Old Ursuline Convent
Following our stop at Lafitte’s Black Smith Bar, you will continue on your tour to The Old Ursuline Convent. It is the oldest French Colonial building in the Mississippi Valley. It became home to the Ursuline Nuns who arrived in New Orleans in 1727. They have a very long and rich history in New Orleans, and you will be fascinated by their stories. Their good works included educating the local people (both wealthy and poor) and caring for the sick and needy. The Ursuline Nuns even played a “divine” role at the Battle of New Orleans,” and you’ll learn how and why!
Across the street from the Ursuline Convent is the Beauregard-Keyes House. It was built in 1826 and became home to many prominent New Orleanians. Pierre Gustave Toutant Beauregard was a Confederate general most famous for firing the first shot at Fort Sumter. Frances Parkinson Keyes was a famous, prolific author who wrote over 50 books, many of them while living in the home. World chess master, Paul Morphy, was also born in the house. Paul Morphy’s grandfather was Don Diego Morphy. Don Diego Morphy’s story is one of intrigue; he was the Spanish Consul during the Battle of New Orleans. He was also a spy! You will learn about him and other spies, including Americans, who reported directly to and were paid by Luis de Onis, the Spanish Ambassador.
The Old US Mint
Next, you will stop at the Old US Mint, built by President Andrew Jackson in 1838. It is one of the sturdiest buildings in New Orleans. It’s site, Fort St.
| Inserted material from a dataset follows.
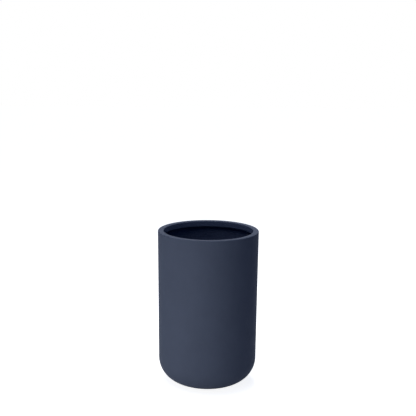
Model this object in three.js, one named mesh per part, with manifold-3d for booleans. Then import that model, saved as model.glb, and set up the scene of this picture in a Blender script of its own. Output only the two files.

Charles, is also where two events occurred that changed New Orleans forever, and both involved executions. The first happened at the beginning of the Spanish Domination and the second occurred when Union forces captured New Orleans in 1862. You will discover what happened and why.
The LaLaurie Mansion
After stopping at the Old US Mint, you will continue your tour to the LaLaurie Mansion. Here you will learn about the power of storytelling in New Orleans. Madame LaLaurie built the home in 1832. She lived there with her physician husband, their children, and slaves. One night in 1834 a fire broke out in the kitchen, and when people responded, they found unspeakable horrors. You will learn about how newspapers, books, television shows, and movies have built upon and sensationalized their stories. As a result, it has become almost impossible to separate fact from fiction and reality from fantasy, and retellings of the events by local ghost tour experts grow ever more exaggerated and grotesque.
Andrew Jackson Hotel, the site of the first US District Court in the Louisiana Territory
A little further down Royal Street is the site of the first US District Court in the Louisiana Territory, the Andrew Jackson Hotel. Judge Dominic Augustin Hall presided, and his courtroom was the scene of an event that remains significant to this day. You will learn about the prologue and aftermath of General Andrew Jackson being fined $1000 for contempt of court shortly after The Battle of New Orleans!
Next door to the Andrew Jackson Hotel, you will see the Cornstalk Hotel. It features one of two identical whimsical cast iron fences in New Orleans. Made by Wood & Perot in Philadelphia in 1858, they delight guests and visitors from around the world. You can see the other one at the former home of Colonel Robert Henry Short in the Garden District. While Colonel Short purportedly claimed to have “commissioned” it for his wife who pined for the cornfields of Iowa, both examples apparently came from a catalog.
Your tour will end at Jackson Square, one of the most important and exciting historical travel destinations in the United States!